> [Supplied material]:
----------------

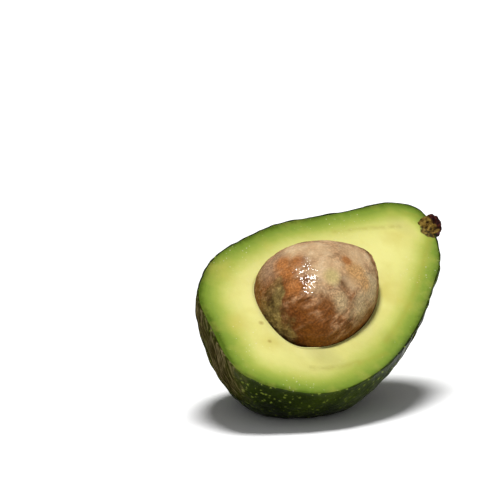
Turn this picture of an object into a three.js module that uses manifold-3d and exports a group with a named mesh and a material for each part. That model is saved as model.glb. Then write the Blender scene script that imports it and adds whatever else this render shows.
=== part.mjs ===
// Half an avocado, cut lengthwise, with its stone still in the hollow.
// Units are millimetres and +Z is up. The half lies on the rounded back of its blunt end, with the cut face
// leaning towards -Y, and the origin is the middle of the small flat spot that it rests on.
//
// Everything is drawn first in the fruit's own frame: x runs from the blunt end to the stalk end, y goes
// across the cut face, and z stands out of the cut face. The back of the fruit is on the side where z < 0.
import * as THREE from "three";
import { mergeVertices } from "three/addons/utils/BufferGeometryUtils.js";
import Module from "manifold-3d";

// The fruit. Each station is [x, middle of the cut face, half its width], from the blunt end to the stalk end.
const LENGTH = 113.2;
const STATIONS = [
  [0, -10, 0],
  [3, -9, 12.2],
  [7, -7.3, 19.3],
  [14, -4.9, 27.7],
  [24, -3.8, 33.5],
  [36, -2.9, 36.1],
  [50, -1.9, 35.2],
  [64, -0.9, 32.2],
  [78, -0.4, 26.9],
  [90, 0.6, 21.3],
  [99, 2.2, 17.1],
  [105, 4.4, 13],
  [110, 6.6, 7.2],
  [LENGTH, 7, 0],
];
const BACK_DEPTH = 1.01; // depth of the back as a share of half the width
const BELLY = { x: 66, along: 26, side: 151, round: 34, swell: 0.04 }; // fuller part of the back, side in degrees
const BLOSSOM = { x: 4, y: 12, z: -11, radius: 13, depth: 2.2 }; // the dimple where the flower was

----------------

> [Task goal]:
Only the number is wanted: how many lines above include the word "part"?

> [Expected output]:
3